The pragmatic trade-off
So, is hybrid SQL + semantic search inside an agent a good idea?
My current answer is:
Yes, but only if semantic search is treated as candidate generation, not as the source of truth.
The pattern solves a real problem: SQL agents struggle with conceptual free-text questions, and pure RAG struggles with structured computation. Combining them gives the agent a better chance of answering questions that contain both fuzzy meaning and exact constraints.
But it introduces new architectural complexity:
semantic profiles must be designed per table;
text columns must be selected carefully;
primary keys must be stable;
synchronization must be reliable;
stale rows must be handled safely;
filter pushdown requires metadata duplication;
query planning must decide when semantic search is useful;
final answers must remain grounded in executed SQL results.
This is not a free lunch.
It is more like adding a new implement to the data field: useful, but only if it is attached to the right machinery.
Where I am going next
The current implementation is a first working version, not the final design.
The next area I want to optimize is filtered semantic retrieval.
The goal is to move from this:
To this:
That requires extending the semantic index from a pure vector + source-key structure into a controlled, synchronized semantic projection with selected filterable fields.
I do not know yet if this will be the most efficient approach in every case.
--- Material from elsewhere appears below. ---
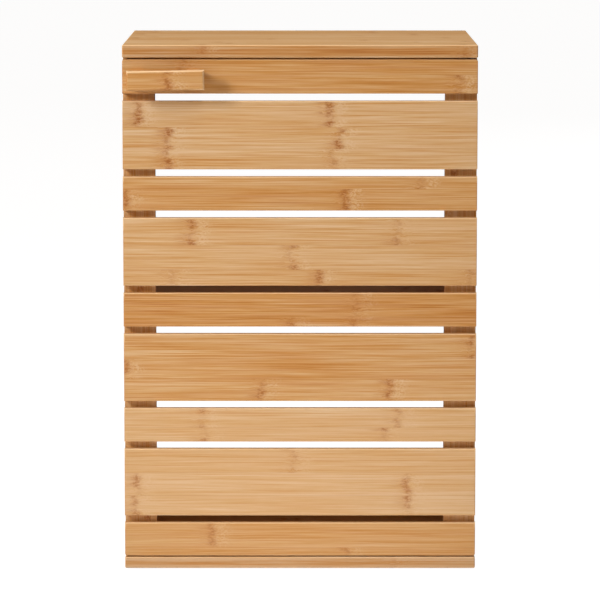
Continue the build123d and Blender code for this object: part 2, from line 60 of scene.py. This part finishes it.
# ---------------------------------------------------------------- building node trees
class Tree:
    """Short names for building a node tree: most methods add a node and return its output."""

    def __init__(self, tree):
        self.tree = tree

    def node(self, kind, inputs=(), **settings):
        made = self.tree.nodes.new("ShaderNode" + kind)
        for key, value in settings.items():
            setattr(made, key, value)
        for key, value in dict(inputs).items():
            self.put(value, made.inputs[key])
        return made

    def put(self, value, socket):
        """Links an output to this socket, or sets its value; a colour may be RGB alone."""
        if isinstance(value, bpy.types.NodeSocket):
            self.tree.links.new(value, socket)
        elif socket.type == "RGBA" and len(value) == 3:
            socket.default_value = (*value, 1.0)
        else:
            socket.default_value = value

    def math(self, operation, a, b=0.0, c=0.0):
        return self.node("Math", {0: a, 1: b, 2: c}, operation=operation).outputs[0]

    def add(self, *values):
        total = values[0]
        for value in values[1:]:
            total = self.math("ADD", total, value)
        return total

    def times(self, a, b):
        return self.math("MULTIPLY", a, b)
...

There may be better options depending on the database engine, vector backend, data volume, query pattern and latency constraints.
But this is the path I am exploring now.
It keeps the database in charge of structured truth. It gives the agent a way to work with meaning. And it preserves a clear architectural boundary between search, computation and answer generation.
That boundary is where most of the interesting work is happening.
Because “talk to your data” sounds simple.
But once the questions become real, the system has to cultivate both sides of the field: the structure of the database and the semantics of human language.